GIVEN DATA:
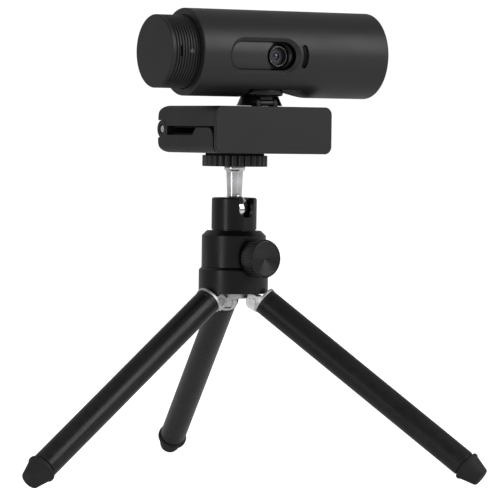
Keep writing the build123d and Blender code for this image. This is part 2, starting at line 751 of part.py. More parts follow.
def lens_bezel():
    """The dark plate under the window, with the well round the lens."""
    right = WINDOW_RIGHT + 0.9
    plate = rod_x(SLEEVE_R[0] - 0.4, -9.0, right) & block(-9, right, -20, -11.2, -8.4, 7.4)
    well = Pos(0, -13.4, 0) * Rot(90, 0, 0) * Cone(LENS_R + 0.3, WELL_R - 0.6, 2.6)
    return plate - LENS_SPOT * (well + rod_y(LENS_R + 0.05, -20, -5))


def lens_barrel():
    """A ring round a sunk disc with a small hole, as on a fixed-focus lens."""
    barrel = rod_y(LENS_R, LENS_FRONT, LENS_BACK)
    barrel = chamfer(barrel.edges().group_by(Axis.Y)[0], 0.35)
    barrel -= rod_y(LENS_R - LENS_RING, LENS_FRONT - 1, LENS_DISC)
    return barrel - rod_y(PUPIL_R + 0.02, LENS_FRONT, LENS_BACK + 1)


def lens_glass():
    """The front element, a small dome towards -Y that fills the hole."""
    dome_r = (PUPIL_R**2 + PUPIL_DOME**2) / (2 * PUPIL_DOME)
    dome = Pos(0, LENS_DISC - PUPIL_DOME + dome_r, 0) * Sphere(dome_r)
    return dome & rod_y(PUPIL_R, LENS_FRONT, LENS_DISC + 0.9)


def lens_holder():
    holder = block(-7, 7, -11.1, LENS_BACK + 0.5, -7, 7) - rod_y(LENS_R + 0.02, -20, -3)
    holder -= block(-5.2, 5.2, -5.0, -4.0, -5.2, 5.2)
    return fillet(holder.edges().filter_by(Axis.Y).sort_by(lambda e: -abs((e @ 0.5).X))[:4], 1.0)


def sensor_board():
    return block(-9, 9, -4.4, -3.4, -7.4, 7.4) + block(-3.5, 3.5, -4.9, -4.4, -2.9, 2.9)


def main_board():
    board = block(-18, 44, 1.0, 2.6, -8.4, 8.4)
    chips = block(-6, 6, 2.6, 3.9, -6, 6) + block(12, 20, 2.6, 3.6, -4, 4)
    link = block(-3, 3, -3.4, 1.0, 3.0, 6.0)
    stand = block(14, 17, 1.0 - 9.0, 1.0, -3.0, 3.0)
    return board + chips + link + stand


def indicator_window():
    return LENS_SPOT * arc_slot(ARC_WIDTH - 0.1, -20, -13.2) & rod_x(TUBE_R - 0.7, 0, 20)


def indicator_board():
    return block(8.2, 17.0, -9.6, -8.0, -6.0, 6.0) + block(10, 12.6, -12.4, -9.6, -2.0, 2.0)


def usb_socket():
    """The USB-C socket at the back, open towards +Y."""
    socket = stadium_y(USB_X - 4.47, USB_X + 4.47, 1.6, 9.8, 17.2)
    socket -= stadium_y(USB_X - 4.17, USB_X + 4.17, 1.3, 11.0, 18.0)
    tongue = block(USB_X - 3.3, USB_X + 3.3, 10.5, 15.8, -0.35, 0.35)
    leg = block(USB_X - 4.0, USB_X + 4.0, 2.6, 9.9, -1.5, 1.5)
    return socket + tongue + leg


def privacy_knob():
    """The ridged drum at the tube's left end."""
    left = TUBE_LEFT - KNOB_OUT
    right = TUBE_LEFT + KNOB_IN
    drum = rod_x(KNOB_R, left, right)
    drum = chamfer(drum.edges().group_by(Axis.X)[0], 0.35)
    pitch = (KNOB_OUT - KNOB_BAND) / KNOB_RIDGES
    for i in range(KNOB_RIDGES):
        x = left + KNOB_BAND + pitch * i
        groove = rod_x(KNOB_R + 1, x, x + RIDGE_GAP) - rod_x(KNOB_R - RIDGE_DEPTH, x - 1, x + 2)
        drum -= groove
    drum -= rod_x(KNOB_R - KNOB_WALL, left + KNOB_WALL, right + 1)
    slit_x = left + SLIT_FROM_FACE
    half = SLIT_HEIGHT / 2
    return drum - block(slit_x, slit_x + SLIT_WIDTH, -20, -KNOB_R + 3.0, -half, half)


def shutter_sleeve():
    """The strip that slides over the lens, on a ring in the knob's inner end."""
    inner, outer = SLEEVE_R
    root = TUBE_LEFT + KNOB_IN
    high = outer * sin(radians(SLEEVE_HALF_ANGLE))
    strip = block(-60, 5, -20, 0, -high, high)
    sleeve = (rod_x(outer, root, SLEEVE_END) - rod_x(inner, TUBE_LEFT, 5.0)) & strip
    sleeve -= LENS_SPOT * rod_y(WELL_R, -20, 0)
    arm = rod_x(outer, root - 1.8, root + 0.01) - rod_x(KNOB_R, TUBE_LEFT, root + 1)
    ring = rod_x(outer, root, root + 2.0) - rod_x(outer - 2.3, TUBE_LEFT, 0)
    return sleeve + (arm & strip) + ring


def make_webcam():
    body = tube_body()
    keep("front_shell", shell_half(body, True), WEBCAM)
    keep("rear_shell", shell_half(body, False), WEBCAM)
    keep("shell_screws", shell_screws(), WEBCAM)
    keep("right_end_cap", end_cap(), WEBCAM)
    keep("lens_bezel", lens_bezel(), WEBCAM)
    keep("lens_barrel", lens_barrel(), WEBCAM * LENS_SPOT)
    keep("lens_glass", lens_glass(), WEBCAM * LENS_SPOT)
    keep("lens_holder", lens_holder(), WEBCAM * LENS_SPOT)
    keep("sensor_board", sensor_board(), WEBCAM * LENS_SPOT)
    keep("main_board", main_board(), WEBCAM)
    keep("indicator_window", indicator_window(), WEBCAM)
    keep("indicator_board", indicator_board(), WEBCAM)
    keep("usb_socket", usb_socket(), WEBCAM)
    keep("privacy_knob", privacy_knob(), WEBCAM)
    keep("shutter_sleeve", shutter_sleeve(), WEBCAM)


make_legs()
make_head()
make_stud()
make_clip()
make_neck()
make_webcam()

os.makedirs("parts", exist_ok=True)
for name, shape in made.items():
    export_step(shape, f"parts/{name}.step")

whole = Compound(children=[copy for shape in made.values() for copy in shape.solids()])
box = whole.bounding_box()
print("box", [round(v, 2) for v in (*box.min, *box.max)])
print("fold pins: radius", round(pivot_radius, 3), "z", round(pivot_z, 3))
print("ball z", round(ball_z, 3), "lock z", round(lock_z, 3), "stud axis", TRIPOD_X, TRIPOD_Y)
print("clip pin y z", round(TRIPOD_Y + pin_y, 3), round(pin_z, 3))
print("tilt axle y z", round(TRIPOD_Y + axle_y, 3), round(axle_z, 3))
print("neck axis y", round(TRIPOD_Y + NECK_AXIS_Y, 3), "tube z", round(tube_z, 3))
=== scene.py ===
# %% [markdown]
# # Webcam on a tripod
# The solids come from a CAD model: every joint, hole and size
# is settled there. Blender gives the looks.

# %% Load the frame
import json
import math

import bmesh
import bpy
from mathutils import Matrix, Vector


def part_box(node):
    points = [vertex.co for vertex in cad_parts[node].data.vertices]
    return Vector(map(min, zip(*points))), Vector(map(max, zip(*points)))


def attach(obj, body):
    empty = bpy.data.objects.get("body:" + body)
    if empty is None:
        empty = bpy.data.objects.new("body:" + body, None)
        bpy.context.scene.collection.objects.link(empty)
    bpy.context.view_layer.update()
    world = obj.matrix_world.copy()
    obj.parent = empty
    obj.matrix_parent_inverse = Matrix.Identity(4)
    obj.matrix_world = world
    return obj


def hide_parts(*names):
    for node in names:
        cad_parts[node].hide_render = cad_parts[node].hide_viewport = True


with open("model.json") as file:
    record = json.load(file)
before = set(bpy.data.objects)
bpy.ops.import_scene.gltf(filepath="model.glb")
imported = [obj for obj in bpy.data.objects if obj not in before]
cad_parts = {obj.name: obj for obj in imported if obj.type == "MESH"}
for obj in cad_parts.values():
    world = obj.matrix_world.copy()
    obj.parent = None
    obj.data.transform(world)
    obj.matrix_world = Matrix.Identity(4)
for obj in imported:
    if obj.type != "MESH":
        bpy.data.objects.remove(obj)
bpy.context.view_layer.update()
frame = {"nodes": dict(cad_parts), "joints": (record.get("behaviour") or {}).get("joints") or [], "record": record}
nodes = frame["nodes"]
record = frame["record"]

# %% [markdown]
# ## Places taken from the frame
# Nothing is placed by eye. The joints say where the pins, the ball and the stud are,
# and each solid's own points say how big it is, so a change in the CAD model moves
# everything here with it.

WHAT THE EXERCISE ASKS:
Extract the first line above and each line after it up to and including the one with "return dome &", please, exactly and with nothing else.

EXERCISE RESULT:
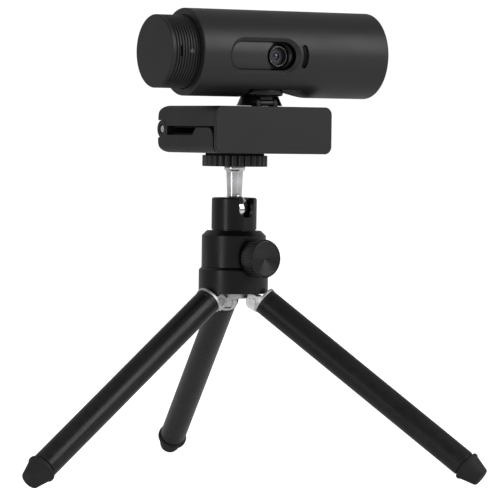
Keep writing the build123d and Blender code for this image. This is part 2, starting at line 751 of part.py. More parts follow.
def lens_bezel():
    """The dark plate under the window, with the well round the lens."""
    right = WINDOW_RIGHT + 0.9
    plate = rod_x(SLEEVE_R[0] - 0.4, -9.0, right) & block(-9, right, -20, -11.2, -8.4, 7.4)
    well = Pos(0, -13.4, 0) * Rot(90, 0, 0) * Cone(LENS_R + 0.3, WELL_R - 0.6, 2.6)
    return plate - LENS_SPOT * (well + rod_y(LENS_R + 0.05, -20, -5))


def lens_barrel():
    """A ring round a sunk disc with a small hole, as on a fixed-focus lens."""
    barrel = rod_y(LENS_R, LENS_FRONT, LENS_BACK)
    barrel = chamfer(barrel.edges().group_by(Axis.Y)[0], 0.35)
    barrel -= rod_y(LENS_R - LENS_RING, LENS_FRONT - 1, LENS_DISC)
    return barrel - rod_y(PUPIL_R + 0.02, LENS_FRONT, LENS_BACK + 1)


def lens_glass():
    """The front element, a small dome towards -Y that fills the hole."""
    dome_r = (PUPIL_R**2 + PUPIL_DOME**2) / (2 * PUPIL_DOME)
    dome = Pos(0, LENS_DISC - PUPIL_DOME + dome_r, 0) * Sphere(dome_r)
    return dome & rod_y(PUPIL_R, LENS_FRONT, LENS_DISC + 0.9)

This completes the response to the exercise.